The strongest small multifamily deals in Westchester usually have a few things in common. They are in locations with broad renter appeal, they rely on realistic income assumptions, and they account for regulation and operating risk upfront. Hype fades quickly when expenses rise or a compliance issue surfaces.
If you are buying in this market, a clear-eyed approach will usually serve you better than chasing a perfect pro forma. Good investing here is often about asking better questions early, then moving forward with confidence when the answers hold up.
Whether you are buying your first multifamily property or adding to a small portfolio, local context matters.

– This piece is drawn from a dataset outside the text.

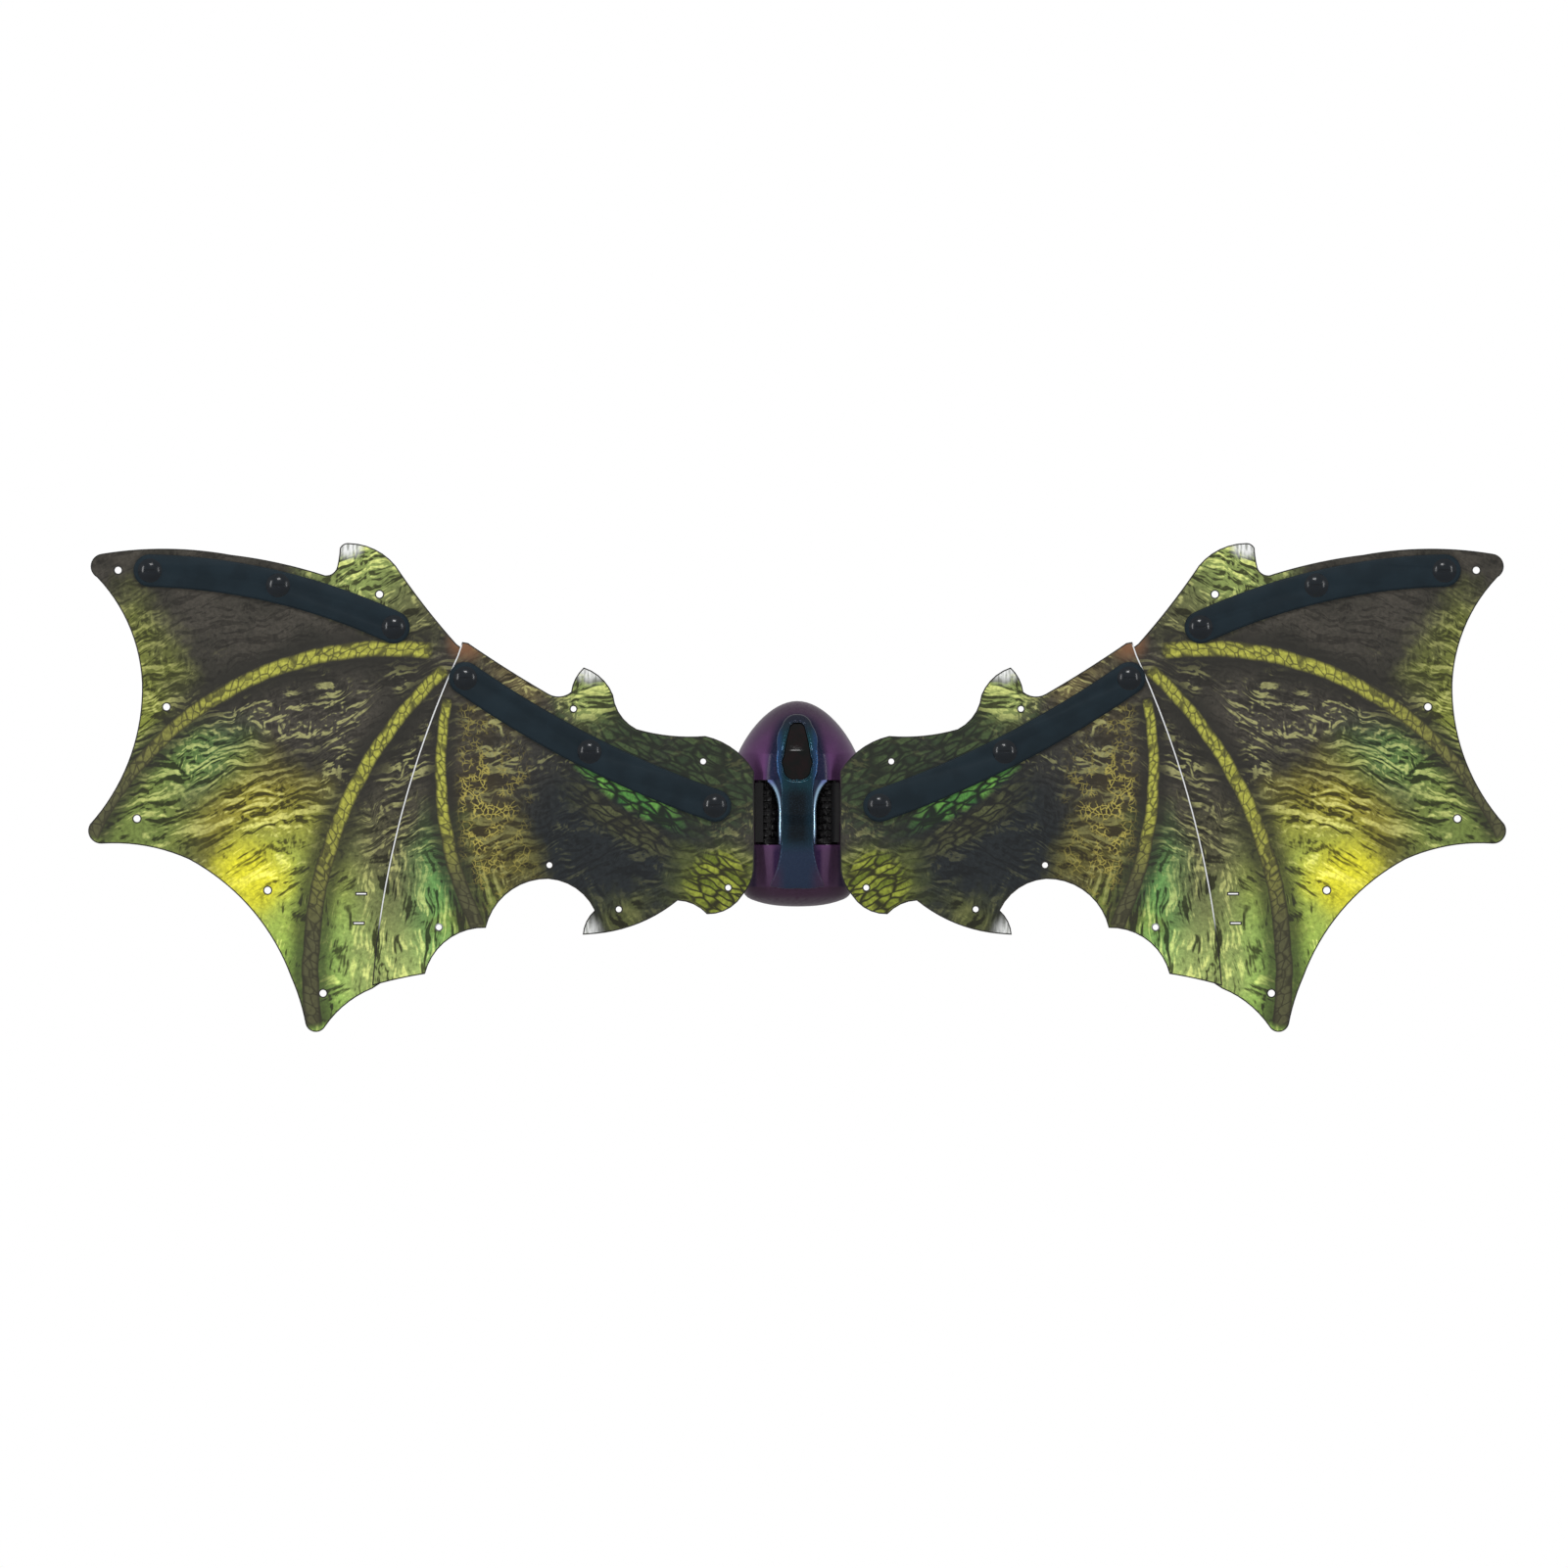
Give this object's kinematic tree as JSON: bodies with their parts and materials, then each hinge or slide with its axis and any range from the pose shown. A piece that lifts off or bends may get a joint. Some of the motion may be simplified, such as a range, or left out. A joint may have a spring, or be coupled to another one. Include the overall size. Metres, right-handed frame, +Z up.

For guidance on Westchester multifamily opportunities and investor-focused representation, connect with Sunbelt Sales & Development Corp..
FAQs
What makes Westchester County attractive for small multifamily investing?
- Westchester combines a large population, strong housing demand, limited supply growth, and commuter rail access to major employment centers, which can support renter demand.
What does NOI mean for a Westchester multifamily buyer?
- NOI means net operating income, or the property’s income after operating expenses, and it is a key measure of how the building performs as an investment.
Why is the rent roll so important in a Westchester multifamily deal?
- The rent roll shows unit-level lease and rent information, helping you verify current income, vacancy, and whether the seller’s numbers are realistic.
Do rent stabilization rules apply to small multifamily properties in Westchester County?
- They can, because HCR says rent stabilization generally applies in Westchester to buildings with 6 or more apartments, so you should verify the property’s specific status.
Why should Westchester investors check zoning by municipality?
- Westchester’s municipalities control their own zoning and land-use rules, so parking, density, and approvals can vary from one town or village to another.
What flood-related issue should Westchester multifamily buyers know?
- Westchester requires flood disclosure to prospective renters, so buyers should review whether a property is in a flood hazard area and whether it has flooded in the prior ten years.